The first is political. I want to reveal to those who still believe in the myths of the CIA what it is and what it actually does. My explanation will not include the usual pap fed to us by Agency spokesmen. My view backed by 25 years of experience is, quite simply, that the CIA is the covert action arm of the Presidency. Most of its money, manpower, and energy go into covert operations that, as we have seen over the years, include backing dictators and overthrowing democratically elected governments. The CIA is not an intelligence agency. In fact, it acts largely as an anti-intelligence agency, producing only that information wanted by policymakers to support their plans and suppressing information that does not support those plans. As the covert action arm of the President, the CIA uses disinformation, much of it aimed at the U.S. public, to mold opinion. It employs the gamut of disinformation techniques from forging documents to planting and discovering “communist” weapons caches. But the major weapon in its arsenal of disinformation is the “intelligence” it feeds to policymakers. Instead of gathering genuine intelligence that could serve as the basis for reasonable policies, the CIA often ends up distorting reality, creating out of whole cloth “intelligence” to justify policies that have already been decided upon. Policymakers then leak this “intelligence” to the media to deceive us all and gain our support. Now that President Reagan, in his Executive Order of December 4, 1981, has authorized the Agency to operate within the United States, the situation can only worsen.
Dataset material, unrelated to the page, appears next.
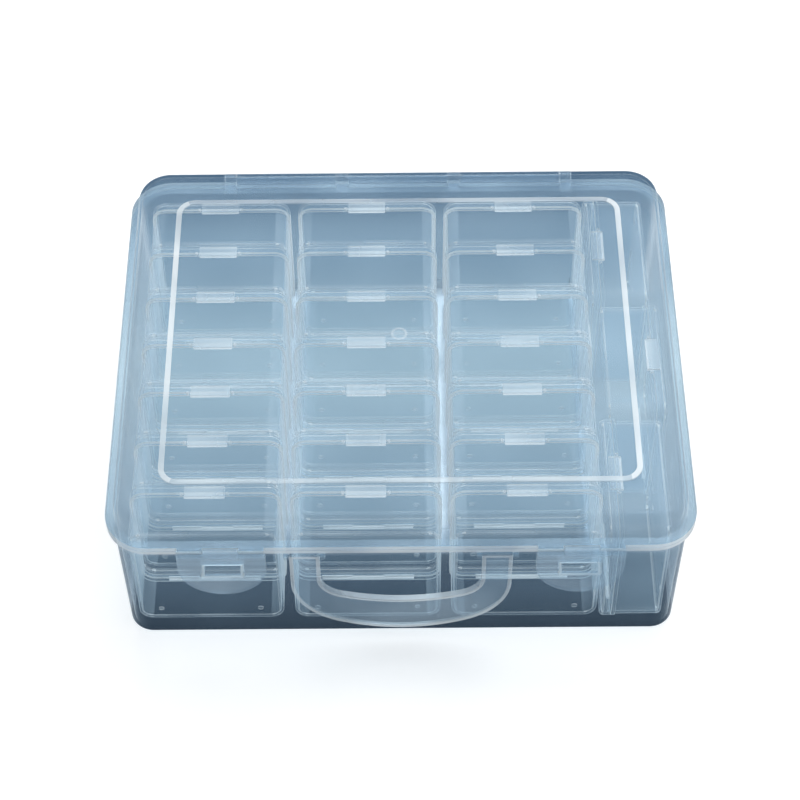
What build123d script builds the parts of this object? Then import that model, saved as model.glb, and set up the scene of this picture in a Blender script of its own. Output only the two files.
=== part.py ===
"""Clear bead organizer: a latched carrying case that holds 24 small boxes, each with its own lid.

Millimetres. The origin is the middle of the case's flat underside, +X is right, +Y is the rear
(hinge) side and +Z is up. The handle and the two latches are on the front, at -Y.
"""

import os
from math import asin, atan, degrees, sqrt

from build123d import *

# --- Case shell ---------------------------------------------------------------------------
LID_RISE = 14.0  # from the rim to the top of the lid
WALL = 1.4
FLOOR = 1.6
LID_PLATE = 1.5
FLANGE_OVERHANG = 3.5
FLANGE_THICKNESS = 2.0
FLANGE_RADIUS = 18.0
BASE_RADIUS = 11.0  # corner of the base's wall at the rim
BASE_DRAFT = 1.1  # each wall leans in by this much, from rim to floor
BASE_EDGE_RADIUS = 2.5
LID_DRAFT = 0.7
LID_EDGE_RADIUS = 4.0
RIM_GAP = 0.2  # between the two flanges

# --- Lid top -------------------------------------------------------------------------------
BEAD_END_INSET = 19.5  # in from the wall's outer face, left and right
BEAD_FRONT_INSET = 20.5  # the same, front and rear
BEAD_WIDTH = 2.3
BEAD_HEIGHT = 0.7
BEAD_RADIUS = 7.0
GATE_RADIUS = 3.4
GATE_WIDTH = 0.9
GATE_HEIGHT = 0.5

# --- Case hinge: a rod moulded on the base, gripped by slotted barrels on the lid -------------
HINGE_INSET = 41.0  # each end of the rod, in from the side of the case
HINGE_ROD_RADIUS = 1.5
HINGE_RADIUS = 2.9
HINGE_PLAY = 0.1
HINGE_REACH = 3.25  # rod's centre, out from the flanges' rear edge
HINGE_LUG_WIDTH = 5.0
HINGE_LUGS = 4
HINGE_END_PLAY = 0.4
HINGE_SLOT = 2.3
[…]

But beyond contributing to the political dialogue about the CIA, I want to understand my own life, to try to adjust to the world as it is, not to the fairy-tale world I was led to believe in. I write with the knowledge that my experiences reflect, at least to a degree, those of the more than two million Americans who served in Vietnam and millions of others at home who idealistically believed, as I did, in the American dream. If this book helps some of them to understand how they were misled and how that dream was shattered, and to adjust, then it will have achieved its goal.

1. GUNG HO!

BEFORE I went to work for the CIA I believe I was a typical American, if there is such a creature. My family goes back three generations in Louisiana and many of the Scotch-Irish McGehees lie buried in the East Fork Baptist Church cemetery near Kentwood. My father, as a teenager, moved north to make his fortune and after several years returned to marry his childhood sweetheart, a neighboring girl from Osyka, Mississippi. I was born in Moline, Illinois in 1928. Shortly thereafter my parents, my older sister, and I moved to the South Side of Chicago, where my father worked long, hard hours as a janitor to support us. Despite the Depression, my family prospered.